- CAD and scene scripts
■ ■ ■

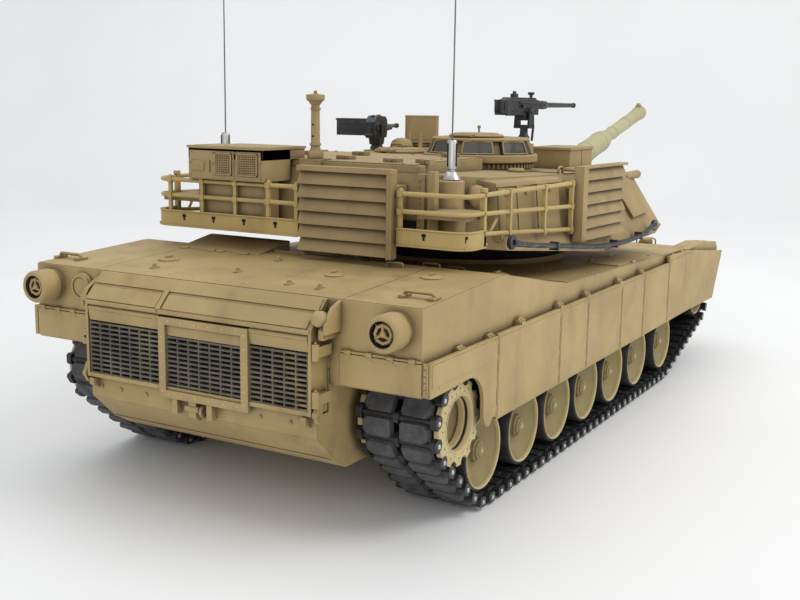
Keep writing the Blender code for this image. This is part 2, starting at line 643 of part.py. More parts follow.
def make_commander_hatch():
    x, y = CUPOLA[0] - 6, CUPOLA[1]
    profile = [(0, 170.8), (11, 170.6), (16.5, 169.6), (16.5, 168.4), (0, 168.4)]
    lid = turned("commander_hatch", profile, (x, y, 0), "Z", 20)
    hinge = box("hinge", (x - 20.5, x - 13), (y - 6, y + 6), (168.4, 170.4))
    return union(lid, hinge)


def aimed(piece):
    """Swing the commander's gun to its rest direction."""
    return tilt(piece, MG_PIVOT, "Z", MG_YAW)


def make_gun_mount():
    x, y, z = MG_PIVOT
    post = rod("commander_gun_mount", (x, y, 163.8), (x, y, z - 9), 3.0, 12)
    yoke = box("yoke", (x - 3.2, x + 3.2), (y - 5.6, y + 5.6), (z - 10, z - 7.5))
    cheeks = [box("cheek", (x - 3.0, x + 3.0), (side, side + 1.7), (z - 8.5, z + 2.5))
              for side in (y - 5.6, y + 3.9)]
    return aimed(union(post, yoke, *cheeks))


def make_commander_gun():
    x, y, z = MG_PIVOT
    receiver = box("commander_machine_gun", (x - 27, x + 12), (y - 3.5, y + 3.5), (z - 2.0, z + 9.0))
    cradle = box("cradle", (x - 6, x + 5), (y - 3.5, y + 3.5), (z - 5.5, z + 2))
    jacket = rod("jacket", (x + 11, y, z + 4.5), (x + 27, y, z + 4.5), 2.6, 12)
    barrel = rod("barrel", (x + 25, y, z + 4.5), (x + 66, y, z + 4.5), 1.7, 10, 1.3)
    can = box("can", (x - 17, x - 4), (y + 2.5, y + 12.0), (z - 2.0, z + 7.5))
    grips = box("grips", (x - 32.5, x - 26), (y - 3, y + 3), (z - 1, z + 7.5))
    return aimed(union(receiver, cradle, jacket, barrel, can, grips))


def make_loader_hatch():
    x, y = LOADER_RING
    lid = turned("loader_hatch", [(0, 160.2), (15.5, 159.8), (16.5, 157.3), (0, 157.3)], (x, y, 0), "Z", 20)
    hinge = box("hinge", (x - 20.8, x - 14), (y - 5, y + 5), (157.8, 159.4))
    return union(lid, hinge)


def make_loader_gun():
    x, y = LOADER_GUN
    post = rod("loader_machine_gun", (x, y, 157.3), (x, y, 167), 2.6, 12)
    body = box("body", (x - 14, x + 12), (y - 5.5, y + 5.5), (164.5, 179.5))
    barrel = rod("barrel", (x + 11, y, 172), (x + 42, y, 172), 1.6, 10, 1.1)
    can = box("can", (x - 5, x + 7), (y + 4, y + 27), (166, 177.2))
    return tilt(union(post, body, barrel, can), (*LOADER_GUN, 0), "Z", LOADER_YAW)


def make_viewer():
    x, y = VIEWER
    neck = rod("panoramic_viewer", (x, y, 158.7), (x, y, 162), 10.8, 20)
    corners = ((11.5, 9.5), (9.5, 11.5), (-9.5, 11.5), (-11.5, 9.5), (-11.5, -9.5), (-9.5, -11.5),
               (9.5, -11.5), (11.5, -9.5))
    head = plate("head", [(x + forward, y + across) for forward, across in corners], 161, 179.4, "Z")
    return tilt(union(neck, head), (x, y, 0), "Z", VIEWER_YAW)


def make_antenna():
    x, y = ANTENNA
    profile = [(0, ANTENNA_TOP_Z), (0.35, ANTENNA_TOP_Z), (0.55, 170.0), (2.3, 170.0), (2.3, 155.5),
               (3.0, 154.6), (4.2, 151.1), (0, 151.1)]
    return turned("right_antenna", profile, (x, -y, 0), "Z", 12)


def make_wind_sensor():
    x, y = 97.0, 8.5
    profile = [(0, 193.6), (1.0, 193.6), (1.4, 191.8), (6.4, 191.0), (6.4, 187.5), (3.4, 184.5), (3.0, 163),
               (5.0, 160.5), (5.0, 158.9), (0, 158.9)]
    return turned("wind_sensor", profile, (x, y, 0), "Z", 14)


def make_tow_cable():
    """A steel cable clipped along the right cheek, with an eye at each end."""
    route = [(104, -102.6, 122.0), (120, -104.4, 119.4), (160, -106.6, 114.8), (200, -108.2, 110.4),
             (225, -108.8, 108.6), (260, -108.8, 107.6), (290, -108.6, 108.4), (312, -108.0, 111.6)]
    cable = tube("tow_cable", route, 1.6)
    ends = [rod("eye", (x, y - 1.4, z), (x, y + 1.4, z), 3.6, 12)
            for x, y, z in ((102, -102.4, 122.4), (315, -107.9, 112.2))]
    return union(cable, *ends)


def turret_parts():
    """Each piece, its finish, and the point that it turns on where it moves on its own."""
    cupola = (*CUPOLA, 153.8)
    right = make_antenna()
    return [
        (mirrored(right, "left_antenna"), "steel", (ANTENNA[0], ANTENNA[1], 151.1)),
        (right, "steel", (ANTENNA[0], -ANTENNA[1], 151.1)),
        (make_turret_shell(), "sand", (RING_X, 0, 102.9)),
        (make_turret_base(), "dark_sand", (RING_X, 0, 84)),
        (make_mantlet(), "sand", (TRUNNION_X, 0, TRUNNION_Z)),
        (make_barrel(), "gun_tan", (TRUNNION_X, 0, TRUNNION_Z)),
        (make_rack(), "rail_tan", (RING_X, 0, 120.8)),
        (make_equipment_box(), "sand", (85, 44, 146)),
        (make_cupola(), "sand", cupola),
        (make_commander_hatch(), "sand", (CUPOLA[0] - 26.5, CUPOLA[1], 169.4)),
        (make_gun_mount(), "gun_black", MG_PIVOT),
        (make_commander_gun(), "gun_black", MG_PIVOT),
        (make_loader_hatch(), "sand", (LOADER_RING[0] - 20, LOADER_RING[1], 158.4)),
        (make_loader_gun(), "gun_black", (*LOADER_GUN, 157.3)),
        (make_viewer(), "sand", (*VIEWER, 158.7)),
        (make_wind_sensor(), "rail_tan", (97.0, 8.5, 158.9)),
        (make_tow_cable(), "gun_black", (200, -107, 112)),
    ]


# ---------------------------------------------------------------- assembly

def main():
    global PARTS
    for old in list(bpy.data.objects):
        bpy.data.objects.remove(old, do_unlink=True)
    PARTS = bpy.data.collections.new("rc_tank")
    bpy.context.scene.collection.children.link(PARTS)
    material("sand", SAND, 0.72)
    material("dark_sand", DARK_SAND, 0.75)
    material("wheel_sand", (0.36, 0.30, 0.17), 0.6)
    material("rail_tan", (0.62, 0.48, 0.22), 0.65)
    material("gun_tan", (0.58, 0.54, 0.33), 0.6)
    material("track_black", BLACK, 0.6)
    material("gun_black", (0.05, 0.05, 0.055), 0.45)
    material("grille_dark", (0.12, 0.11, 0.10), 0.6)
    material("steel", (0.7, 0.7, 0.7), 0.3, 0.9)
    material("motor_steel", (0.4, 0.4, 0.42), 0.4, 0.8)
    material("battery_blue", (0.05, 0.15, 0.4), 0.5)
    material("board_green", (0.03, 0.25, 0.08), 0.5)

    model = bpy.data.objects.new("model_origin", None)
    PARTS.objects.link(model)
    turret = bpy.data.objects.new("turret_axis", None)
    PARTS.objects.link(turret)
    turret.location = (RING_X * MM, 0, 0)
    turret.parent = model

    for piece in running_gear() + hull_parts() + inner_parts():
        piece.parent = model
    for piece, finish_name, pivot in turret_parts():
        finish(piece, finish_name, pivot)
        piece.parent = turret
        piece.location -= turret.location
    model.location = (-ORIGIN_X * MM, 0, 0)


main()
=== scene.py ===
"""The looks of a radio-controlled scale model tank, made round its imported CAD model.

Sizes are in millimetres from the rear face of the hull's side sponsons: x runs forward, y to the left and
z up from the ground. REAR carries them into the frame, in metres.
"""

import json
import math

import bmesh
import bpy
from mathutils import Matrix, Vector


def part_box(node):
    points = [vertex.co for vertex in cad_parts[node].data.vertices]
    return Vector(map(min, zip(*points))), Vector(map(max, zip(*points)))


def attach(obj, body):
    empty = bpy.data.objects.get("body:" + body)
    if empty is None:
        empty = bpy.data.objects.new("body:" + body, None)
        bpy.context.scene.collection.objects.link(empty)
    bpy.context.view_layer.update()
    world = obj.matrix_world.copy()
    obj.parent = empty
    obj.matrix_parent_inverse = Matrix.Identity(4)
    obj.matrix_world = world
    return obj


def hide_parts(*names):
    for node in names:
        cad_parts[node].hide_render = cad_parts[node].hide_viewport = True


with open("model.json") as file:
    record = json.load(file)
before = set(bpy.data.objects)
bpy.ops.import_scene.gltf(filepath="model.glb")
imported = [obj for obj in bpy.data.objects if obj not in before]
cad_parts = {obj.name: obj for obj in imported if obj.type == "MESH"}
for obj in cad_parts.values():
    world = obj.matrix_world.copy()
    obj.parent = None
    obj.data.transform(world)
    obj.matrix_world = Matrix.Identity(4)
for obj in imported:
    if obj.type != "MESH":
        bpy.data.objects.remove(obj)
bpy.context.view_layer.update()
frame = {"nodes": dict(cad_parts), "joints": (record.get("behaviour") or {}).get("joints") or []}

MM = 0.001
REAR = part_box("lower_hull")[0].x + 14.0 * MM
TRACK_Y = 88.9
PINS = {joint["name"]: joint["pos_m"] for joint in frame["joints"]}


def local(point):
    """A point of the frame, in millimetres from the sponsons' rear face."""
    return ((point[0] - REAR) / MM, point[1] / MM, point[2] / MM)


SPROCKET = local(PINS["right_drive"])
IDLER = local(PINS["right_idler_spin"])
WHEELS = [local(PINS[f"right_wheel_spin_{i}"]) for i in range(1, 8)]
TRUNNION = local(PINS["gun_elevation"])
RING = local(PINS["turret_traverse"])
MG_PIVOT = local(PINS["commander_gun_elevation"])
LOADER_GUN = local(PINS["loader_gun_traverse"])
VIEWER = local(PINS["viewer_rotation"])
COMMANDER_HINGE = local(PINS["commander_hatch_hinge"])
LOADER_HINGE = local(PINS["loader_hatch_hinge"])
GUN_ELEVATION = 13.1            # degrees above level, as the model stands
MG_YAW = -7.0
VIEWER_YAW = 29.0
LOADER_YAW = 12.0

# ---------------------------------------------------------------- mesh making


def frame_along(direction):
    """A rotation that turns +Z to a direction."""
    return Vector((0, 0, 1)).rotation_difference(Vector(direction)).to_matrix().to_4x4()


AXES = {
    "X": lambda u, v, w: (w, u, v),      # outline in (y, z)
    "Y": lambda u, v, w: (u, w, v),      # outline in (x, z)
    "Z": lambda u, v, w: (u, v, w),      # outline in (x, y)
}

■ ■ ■

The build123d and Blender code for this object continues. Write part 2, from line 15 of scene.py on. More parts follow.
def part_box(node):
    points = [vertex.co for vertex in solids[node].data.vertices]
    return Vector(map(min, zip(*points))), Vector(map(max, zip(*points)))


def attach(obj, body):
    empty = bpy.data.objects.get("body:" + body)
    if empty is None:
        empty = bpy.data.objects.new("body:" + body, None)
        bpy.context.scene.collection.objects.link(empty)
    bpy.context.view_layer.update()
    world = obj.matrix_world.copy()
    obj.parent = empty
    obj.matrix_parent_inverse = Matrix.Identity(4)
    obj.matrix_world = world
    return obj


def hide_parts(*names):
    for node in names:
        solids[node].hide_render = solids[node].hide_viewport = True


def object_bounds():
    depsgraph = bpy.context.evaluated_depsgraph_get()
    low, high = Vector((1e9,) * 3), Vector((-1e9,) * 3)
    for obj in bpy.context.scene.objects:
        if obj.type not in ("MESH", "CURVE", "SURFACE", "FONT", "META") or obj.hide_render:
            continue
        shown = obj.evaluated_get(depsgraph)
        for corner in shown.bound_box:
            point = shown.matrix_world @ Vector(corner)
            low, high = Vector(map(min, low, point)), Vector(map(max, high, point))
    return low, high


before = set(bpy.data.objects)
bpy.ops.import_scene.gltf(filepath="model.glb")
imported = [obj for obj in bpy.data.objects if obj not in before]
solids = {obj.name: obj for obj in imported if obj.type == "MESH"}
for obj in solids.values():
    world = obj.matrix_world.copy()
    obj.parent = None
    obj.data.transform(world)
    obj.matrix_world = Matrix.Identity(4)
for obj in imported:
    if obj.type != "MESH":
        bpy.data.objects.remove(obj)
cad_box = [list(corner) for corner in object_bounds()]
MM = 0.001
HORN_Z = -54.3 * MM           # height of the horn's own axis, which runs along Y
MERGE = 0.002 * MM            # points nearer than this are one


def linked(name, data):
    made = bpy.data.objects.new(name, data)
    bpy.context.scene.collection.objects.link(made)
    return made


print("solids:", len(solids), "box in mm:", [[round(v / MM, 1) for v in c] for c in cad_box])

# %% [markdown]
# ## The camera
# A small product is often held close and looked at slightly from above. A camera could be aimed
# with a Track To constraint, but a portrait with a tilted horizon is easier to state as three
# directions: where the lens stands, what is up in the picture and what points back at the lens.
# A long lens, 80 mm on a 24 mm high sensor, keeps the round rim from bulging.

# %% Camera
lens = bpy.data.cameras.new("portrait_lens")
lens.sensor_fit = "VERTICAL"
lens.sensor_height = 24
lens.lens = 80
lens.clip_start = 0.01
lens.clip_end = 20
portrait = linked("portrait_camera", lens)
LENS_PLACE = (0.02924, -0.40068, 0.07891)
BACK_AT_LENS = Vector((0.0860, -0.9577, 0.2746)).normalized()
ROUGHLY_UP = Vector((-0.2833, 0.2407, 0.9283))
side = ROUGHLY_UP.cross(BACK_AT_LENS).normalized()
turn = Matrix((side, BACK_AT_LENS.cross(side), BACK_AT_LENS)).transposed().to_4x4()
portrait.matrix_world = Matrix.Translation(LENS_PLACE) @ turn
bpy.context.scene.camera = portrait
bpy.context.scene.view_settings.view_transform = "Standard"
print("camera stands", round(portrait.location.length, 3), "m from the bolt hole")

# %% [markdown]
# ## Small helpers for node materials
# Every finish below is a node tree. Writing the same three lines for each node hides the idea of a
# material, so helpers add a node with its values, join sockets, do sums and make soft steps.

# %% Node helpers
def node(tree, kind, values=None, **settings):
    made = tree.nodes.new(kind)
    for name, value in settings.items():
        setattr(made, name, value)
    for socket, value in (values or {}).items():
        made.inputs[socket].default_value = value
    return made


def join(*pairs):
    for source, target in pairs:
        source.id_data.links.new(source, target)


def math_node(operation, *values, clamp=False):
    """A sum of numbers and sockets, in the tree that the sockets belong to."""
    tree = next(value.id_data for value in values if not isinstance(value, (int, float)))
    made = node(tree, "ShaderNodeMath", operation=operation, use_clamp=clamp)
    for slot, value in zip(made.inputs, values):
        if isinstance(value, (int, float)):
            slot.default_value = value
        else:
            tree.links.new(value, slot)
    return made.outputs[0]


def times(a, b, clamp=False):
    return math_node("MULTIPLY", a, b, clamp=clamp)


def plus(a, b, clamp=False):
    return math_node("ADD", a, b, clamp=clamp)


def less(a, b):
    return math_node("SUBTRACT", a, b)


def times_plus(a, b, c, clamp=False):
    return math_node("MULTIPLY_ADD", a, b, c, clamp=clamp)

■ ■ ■

- Set problem
Print exactly the run of lines that starts at the line with "for piece in" and ends at the line with "cad_parts[node].hide_render = cad_parts[node].hide_viewport". Leave out every other line.

- Result
    for piece in running_gear() + hull_parts() + inner_parts():
        piece.parent = model
    for piece, finish_name, pivot in turret_parts():
        finish(piece, finish_name, pivot)
        piece.parent = turret
        piece.location -= turret.location
    model.location = (-ORIGIN_X * MM, 0, 0)


main()
=== scene.py ===
"""The looks of a radio-controlled scale model tank, made round its imported CAD model.

Sizes are in millimetres from the rear face of the hull's side sponsons: x runs forward, y to the left and
z up from the ground. REAR carries them into the frame, in metres.
"""

import json
import math

import bmesh
import bpy
from mathutils import Matrix, Vector


def part_box(node):
    points = [vertex.co for vertex in cad_parts[node].data.vertices]
    return Vector(map(min, zip(*points))), Vector(map(max, zip(*points)))


def attach(obj, body):
    empty = bpy.data.objects.get("body:" + body)
    if empty is None:
        empty = bpy.data.objects.new("body:" + body, None)
        bpy.context.scene.collection.objects.link(empty)
    bpy.context.view_layer.update()
    world = obj.matrix_world.copy()
    obj.parent = empty
    obj.matrix_parent_inverse = Matrix.Identity(4)
    obj.matrix_world = world
    return obj


def hide_parts(*names):
    for node in names:
        cad_parts[node].hide_render = cad_parts[node].hide_viewport = True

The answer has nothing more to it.